I have to give some mad props to the series. The cast and crew knew for a year that the show was going to end, even though we fans just found out a couple months ago. In fact, based on this interview with Sam Witwer (Aidan), the team behind Being Human actually requested the season four end date, knowing that the show would face some obstacles that could reduce the quality of the series. This all means they’ve been panning this ending for a while. Maybe not for nine years, but for a while.

And while I do have a few issues with how the series ended, overall, I’m pleased with what I saw. It’s funny to think that a series that killed off two of its main characters in the final episode was actually more satisfying — and happier — than a series that killed off only one minor character a week ago, but it’s true. In a way, even though two characters went into the ether, never to be heard from again (except, perhaps, in dreams), it was a happy ending. Norah and Josh got to live out their lives with a family. Sally finally found peace. And Aidan made up for his sins and got his own afterlife. And hey, he even got to be human.

And isn’t that what this whole series was about? It was called Being Human, after all. It was always about a two monsters — Aidan and Josh — trying to fake their way through “life.” I have to add quotation marks, of course, since you could argue that what they were living through wasn’t really a life at all. But in the end, they really became human. Aidan, quite literally, by getting a heartbeat back and a human death. Josh, in getting a wife and a family. (And wasn’t it cute to see little Sally and Aidan running around at the end?)

Of course, there were weaknesses. The “evil of the house” felt a little rushed, and I think there may be some holes — or at least some lack of understanding — where Ramona’s concerned (So wait — why did they sacrifice her? Did the cult get taken over by the evil of the house? Was she an evil figment all along?). Fixing the issue seemed a little too easy (they got out of the house at the start of the episode rather easily, and of course burning the house down would take her down). And Sally’s spell seemed a little convenient (How long did she have that in her back pocket? And how did it work? And did she get her door after that?). But in the end, it all seemed fitting, that we were saying good-bye to the house as we were the rest of the cast, as it could arguably be considered part of the cast itself (and in a more literal sense, became one, because of Ramona).

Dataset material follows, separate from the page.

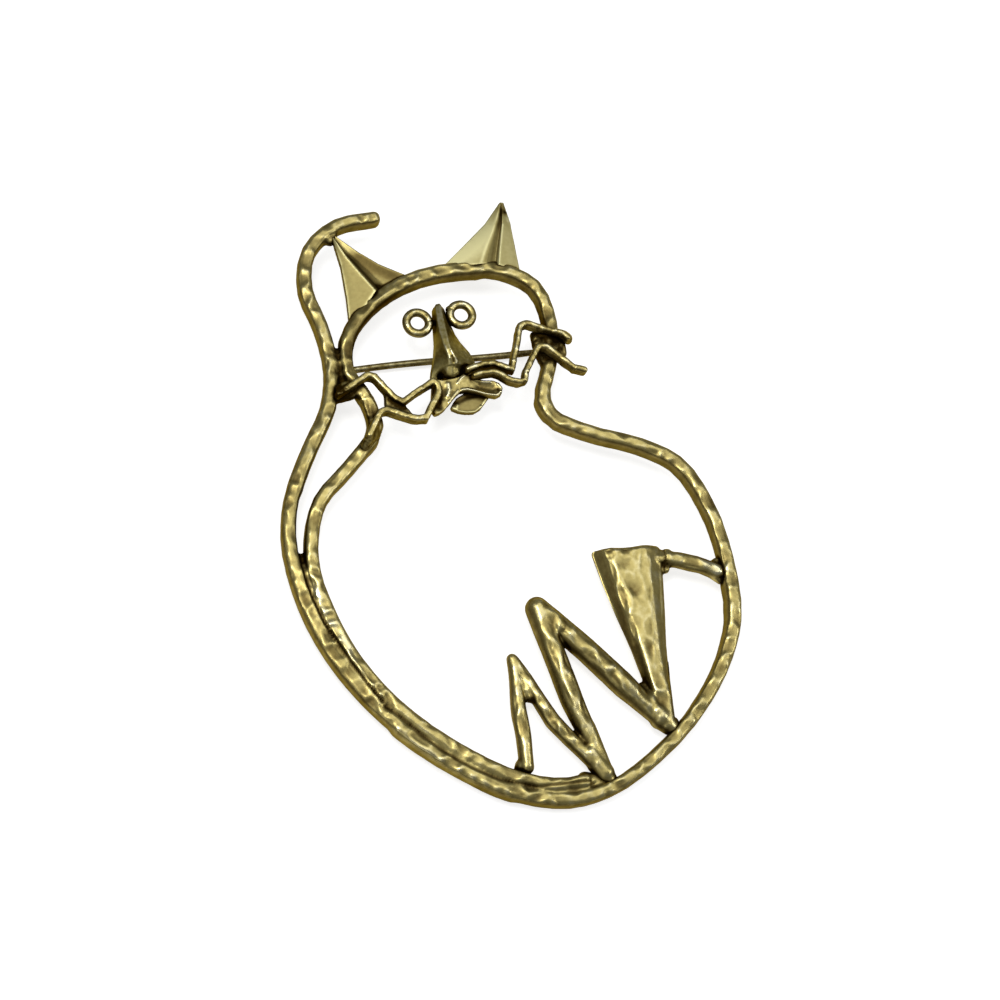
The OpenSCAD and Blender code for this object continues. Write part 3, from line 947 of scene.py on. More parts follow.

Plus, we got some light moments. Seeing Aidan eat that cheeseburger was certainly a highlight. Seeing Josh react to Norah’s pregnancy — and finally be happy — was another. And, of course, you can’t deny finally seeing Sally again with Aidan. It might have been over-the-top cheesy, but it still had me crying like a little baby.

So it had all the makings of a great series finale. And I’m certainly going to miss it. This was a great group of people (which you can see on Twitter, by the way. Looking at some of the fun behind-the-scenes pics provided by Kristen Hager last night was wonderful), and they had some great personalities in the series. I’ve grown attached to Norah and Aidan. Sally’s bright smile certainly made me smile back into my TV screen, even if her self-centered actions made me wince from time to time. But most of all, I’m going to miss Josh, a unique, relatable character that lightened a pretty dark series every week.

So long, Being Human. I hope you found your door.